▶ DIRECTIVE
Begin at the line that contains "outline crosses it", stop after the line that contains "imported = [obj", and reproduce only that span, unaltered.

** START **

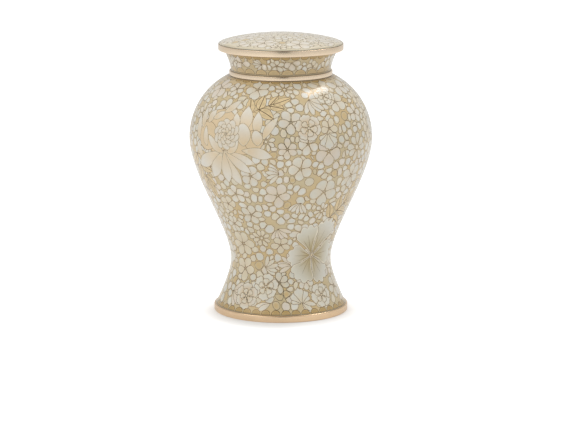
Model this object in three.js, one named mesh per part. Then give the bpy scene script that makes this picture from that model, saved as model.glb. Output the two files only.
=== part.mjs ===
// A cloisonne urn: a hollow baluster vessel of enamelled copper with a brass foot and a brass collar
// ring, closed by a lift-off lid whose low enamelled dome sits on a wide brass rim.
// Millimetres, +Z up. The origin is the centre of the underside, where the urn stands.
import * as THREE from 'three';

// Driving dimensions
const WALL = 2;                 // copper sheet with its enamel, the same all over
const JOINT_GAP = 0.3;          // hair line left where two pieces meet
const RADIAL_STEPS = 48;        // facets around the axis

const FOOT = {
  radius: 64.8,                 // outside of the brass foot
  height: 6.6,
  edgeRound: 1.3,               // rounded top edge that catches the light
  baseRound: 0.8,
  bandWidth: 6.8,               // width of the upstanding rim that carries the vessel
  floor: 3.2,                   // thickness of the flat floor that closes the vessel
};

// The vessel's outline, as radius and height where it turns
const LIP = { radius: 63.4, slopeDeg: 50, pull: 1.5 };
const FLARE = { radius: 60.1, height: 12, slopeDeg: 23.2, lipPull: 1.5, waistPull: 27 };
const WAIST = { radius: 48.5, height: 50.4, pullDown: 5.5, pullUp: 30.1 };
const BELLY = { radius: 88.1, height: 170, pullDown: 37.3, pullUp: 17 };
const SHOULDER_TOP = { radius: 50.1, height: 229.6, slopeDeg: 26, pull: 33 };
const NECK = { radius: 48.1, height: 235, pullUp: 5 };
const MOUTH = { radius: 54.5, height: 253.6, slopeDeg: 30, pull: 5 };

const COLLAR = { radius: 49.6, height: 4.2, edgeRound: 0.5 };

const LID = {
  rimRadius: 60.05,
  rimBand: 6,                   // height of the brass band
  rimBandWidth: 2.5,            // thickness of that band
  rimFlange: 2,                 // flat flange that rests on the mouth
  edgeRound: 0.6,
  spigotRadius: 48.6,           // short tube under the flange that keeps the lid centred in the neck
  spigotWall: 2,
  spigotDepth: 6,
  domeInset: 0.35,              // the dome's edge stands this far inside the band
  domeRise: 9.3,
  domeEdgePull: 2.05,
  domeCrownPull: 29,
};

// Steps along each stretch of an outline
const STEPS = { round: 2, lip: 2, flare: 4, lowerBelly: 9, shoulder: 7, neck: 4, dome: 8 };

// Finishes
const ENAMEL = { color: 0xd6c9a8, roughness: 0.22, metalness: 0 };
const BRASS = { color: 0xd9b98c, roughness: 0.34, metalness: 1 };

const point = (radius, height) => new THREE.Vector2(radius, height);

// A point pulled away from another along a slope that leans outwards by an angle from vertical
function leaning(from, distance, slopeDeg) {
  const angle = THREE.MathUtils.degToRad(slopeDeg);
  return point(from.x + distance * Math.sin(angle), from.y + distance * Math.cos(angle));
}

// Points along a curve, moved sideways to its left by an offset
function along(curve, steps, offset = 0) {
  const points = [];
  for (let step = 0; step <= steps; step += 1) {
    const here = curve.getPoint(step / steps);
    const run = curve.getTangent(step / steps);
    points.push(point(here.x - run.y * offset, here.y + run.x * offset));
  }
  return points;
}

// A quarter round between a vertical and a level face, given by its centre and start angle
function quarterRound(x, z, radius, startDeg) {
  const start = THREE.MathUtils.degToRad(startDeg);
  const arc = new THREE.EllipseCurve(x, z, radius, radius, start, start + Math.PI / 2);
  return along(arc, STEPS.round);
}

// Turns a closed outline, listed with its material on the left hand, about the urn's axis
function turned(name, outline, finish) {
  const closed = [...outline, outline[0].clone()];
  const geometry = new THREE.LatheGeometry(closed, RADIAL_STEPS);
  const mesh = new THREE.Mesh(geometry, new THREE.MeshStandardMaterial(finish));
  mesh.name = name;
  mesh.rotation.x = Math.PI / 2;
  return mesh;
}

// The outer curves of the vessel, from the lip above the foot up to the mouth
function vesselCurves() {
  const lip = point(LIP.radius, FOOT.height + JOINT_GAP);
  const flare = point(FLARE.radius, FLARE.height);
  const waist = point(WAIST.radius, WAIST.height);
  const belly = point(BELLY.radius, BELLY.height);
  const shoulderTop = point(SHOULDER_TOP.radius, SHOULDER_TOP.height);
  const neck = point(NECK.radius, NECK.height);
  const mouth = point(MOUTH.radius, MOUTH.height);
  return {
    lip: new THREE.CubicBezierCurve(
      lip, leaning(lip, LIP.pull, -LIP.slopeDeg), leaning(flare, -FLARE.lipPull, -FLARE.slopeDeg), flare),
    flare: new THREE.CubicBezierCurve(
      flare, leaning(flare, FLARE.waistPull, -FLARE.slopeDeg), leaning(waist, -WAIST.pullDown, 0), waist),
    lowerBelly: new THREE.CubicBezierCurve(
      waist, leaning(waist, WAIST.pullUp, 0), leaning(belly, -BELLY.pullDown, 0), belly),
    shoulder: new THREE.CubicBezierCurve(
      belly, leaning(belly, BELLY.pullUp, 0),
      leaning(shoulderTop, SHOULDER_TOP.pull, 90 + SHOULDER_TOP.slopeDeg), shoulderTop),
    neck: new THREE.CubicBezierCurve(
      neck, leaning(neck, NECK.pullUp, 0), leaning(mouth, -MOUTH.pull, MOUTH.slopeDeg), mouth),
  };
}

// The vessel: one enamelled shell, open at the mouth and below, where the foot's floor closes it
function makeBody() {
  const curves = vesselCurves();
  const order = ['lip', 'flare', 'lowerBelly', 'shoulder'];
  const outside = order.flatMap((part) => along(curves[part], STEPS[part]));
  const collarSeat = [point(NECK.radius, SHOULDER_TOP.height)];
  const neckOutside = along(curves.neck, STEPS.neck);
  const neckInside = along(curves.neck, STEPS.neck, WALL).reverse();
  neckInside[0].set(MOUTH.radius - WALL / Math.cos(THREE.MathUtils.degToRad(MOUTH.slopeDeg)), MOUTH.height);
  const underCollar = [point(NECK.radius - WALL, SHOULDER_TOP.height - WALL / 4)];
  const inside = order.reverse().flatMap((part) => along(curves[part], STEPS[part], WALL).reverse());
  const innerLip = inside[inside.length - 1];
  innerLip.set(LIP.radius - WALL / Math.cos(THREE.MathUtils.degToRad(LIP.slopeDeg)), FOOT.height + JOINT_GAP);
  const outline = [...outside, ...collarSeat, ...neckOutside, ...neckInside, ...underCollar, ...inside];
  return turned('body', withoutRepeats(outline), ENAMEL);
}

// Neighbouring curves share their end points, which are kept once
function withoutRepeats(points) {
  return points.filter((here, index) => index === 0 || here.distanceTo(points[index - 1]) > 0.05);
}

// The foot: a brass rim with a flat floor
function makeFoot() {
  const { radius, height, edgeRound, baseRound, bandWidth, floor } = FOOT;
  const outline = [
    point(0, 0),
    ...quarterRound(radius - baseRound, baseRound, baseRound, -90),
    ...quarterRound(radius - edgeRound, height - edgeRound, edgeRound, 0),
    point(radius - bandWidth, height),
    point(radius - bandWidth, floor),
    point(0, floor),
  ];
  return turned('foot', outline, BRASS);
}

// The collar: a brass band around the root of the neck, resting on the shoulder
function makeCollarRing() {
  const low = SHOULDER_TOP.height + JOINT_GAP;
  const inner = NECK.radius + JOINT_GAP;
  const { radius, height, edgeRound } = COLLAR;
  const outline = [
    point(inner, low),
    ...quarterRound(radius - edgeRound, low + edgeRound, edgeRound, -90),
    ...quarterRound(radius - edgeRound, low + height - edgeRound, edgeRound, 0),
    point(inner, low + height),
  ];
  return turned('collar_ring', outline, BRASS);
}

// The lid's rim: an upright band, a flange that rests on the mouth, and the spigot under it
function makeLidRim() {
  const low = MOUTH.height + JOINT_GAP;
  const top = low + LID.rimBand;
  const { rimRadius, rimBandWidth, rimFlange, edgeRound, spigotRadius, spigotWall, spigotDepth } = LID;
  const outline = [
    point(spigotRadius - spigotWall, low - spigotDepth),
    point(spigotRadius, low - spigotDepth),
    point(spigotRadius, low),
    ...quarterRound(rimRadius - edgeRound, low + edgeRound, edgeRound, -90),
    ...quarterRound(rimRadius - edgeRound, top - edgeRound, edgeRound, 0),
    point(rimRadius - rimBandWidth, top),
    point(rimRadius - rimBandWidth, low + rimFlange),
    point(spigotRadius - spigotWall, low + rimFlange),
  ];
  return turned('lid_rim', outline, BRASS);
}

// The lid's dome: a shallow enamelled cap, hollow below, standing on the rim
function makeLidDome() {
  const base = MOUTH.height + LID.rimBand + 2 * JOINT_GAP;
  const edge = point(LID.rimRadius - LID.domeInset, base);
  const crown = point(0, base + LID.domeRise);
  const curve = new THREE.CubicBezierCurve(
    edge, point(edge.x, base + LID.domeEdgePull), point(LID.domeCrownPull, crown.y), crown);
  const outside = along(curve, STEPS.dome);
  const inside = cutLevel(along(curve, STEPS.dome, WALL).reverse(), base);
  inside[0].x = 0;
  return turned('lid_dome', [...outside, ...inside], ENAMEL);
}

// Points of a falling outline above a level, ended where the outline crosses it
function cutLevel(points, level) {
  const below = points.findIndex((here) => here.y < level);
  const last = points[below - 1];
  const next = points[below];
  const crossing = last.clone().lerp(next, (last.y - level) / (last.y - next.y));
  return [...points.slice(0, below), crossing];
}

const urn = new THREE.Group();
urn.add(makeFoot(), makeBody(), makeCollarRing(), makeLidRim(), makeLidDome());

export default urn;
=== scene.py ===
"""A cloisonne urn: enamelled body and lid dome, brass foot, collar and lid rim, with a plain studio.

Inside the outline and pattern code lengths are millimetres; each finished mesh is brought to metres.
Angles round the urn are counted from the front, rising towards the right hand as it is looked at.
"""

import math
import random

import bmesh
import bpy
import numpy as np
from mathutils import Matrix, Quaternion, Vector, noise
from mathutils.geometry import delaunay_2d_cdt
from mathutils.kdtree import KDTree


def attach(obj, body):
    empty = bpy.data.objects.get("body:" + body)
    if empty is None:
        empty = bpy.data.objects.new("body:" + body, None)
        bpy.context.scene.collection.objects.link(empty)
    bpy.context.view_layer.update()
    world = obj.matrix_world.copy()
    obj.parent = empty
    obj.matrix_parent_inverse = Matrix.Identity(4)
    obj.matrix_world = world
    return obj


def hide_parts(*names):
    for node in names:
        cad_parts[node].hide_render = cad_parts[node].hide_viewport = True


bl_info = {
    "name": "Cloisonne urn",
    "version": (1, 0, 0),
    "blender": (4, 5, 0),
    "location": "3D View > Sidebar > Urn",
    "description": "Builds an enamelled urn with a brass foot, collar ring and lift-off lid",
    "category": "Object",
}

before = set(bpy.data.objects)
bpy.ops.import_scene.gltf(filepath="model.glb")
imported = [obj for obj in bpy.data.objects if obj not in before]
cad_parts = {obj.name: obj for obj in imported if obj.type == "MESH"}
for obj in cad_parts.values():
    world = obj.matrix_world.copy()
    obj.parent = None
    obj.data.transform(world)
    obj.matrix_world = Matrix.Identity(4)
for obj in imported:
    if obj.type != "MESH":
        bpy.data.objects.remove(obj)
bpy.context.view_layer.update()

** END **

▶ RESULT OF THE TASK
// Points of a falling outline above a level, ended where the outline crosses it
function cutLevel(points, level) {
  const below = points.findIndex((here) => here.y < level);
  const last = points[below - 1];
  const next = points[below];
  const crossing = last.clone().lerp(next, (last.y - level) / (last.y - next.y));
  return [...points.slice(0, below), crossing];
}

const urn = new THREE.Group();
urn.add(makeFoot(), makeBody(), makeCollarRing(), makeLidRim(), makeLidDome());

export default urn;
=== scene.py ===
"""A cloisonne urn: enamelled body and lid dome, brass foot, collar and lid rim, with a plain studio.

Inside the outline and pattern code lengths are millimetres; each finished mesh is brought to metres.
Angles round the urn are counted from the front, rising towards the right hand as it is looked at.
"""

import math
import random

import bmesh
import bpy
import numpy as np
from mathutils import Matrix, Quaternion, Vector, noise
from mathutils.geometry import delaunay_2d_cdt
from mathutils.kdtree import KDTree


def attach(obj, body):
    empty = bpy.data.objects.get("body:" + body)
    if empty is None:
        empty = bpy.data.objects.new("body:" + body, None)
        bpy.context.scene.collection.objects.link(empty)
    bpy.context.view_layer.update()
    world = obj.matrix_world.copy()
    obj.parent = empty
    obj.matrix_parent_inverse = Matrix.Identity(4)
    obj.matrix_world = world
    return obj


def hide_parts(*names):
    for node in names:
        cad_parts[node].hide_render = cad_parts[node].hide_viewport = True


bl_info = {
    "name": "Cloisonne urn",
    "version": (1, 0, 0),
    "blender": (4, 5, 0),
    "location": "3D View > Sidebar > Urn",
    "description": "Builds an enamelled urn with a brass foot, collar ring and lift-off lid",
    "category": "Object",
}

before = set(bpy.data.objects)
bpy.ops.import_scene.gltf(filepath="model.glb")
imported = [obj for obj in bpy.data.objects if obj not in before]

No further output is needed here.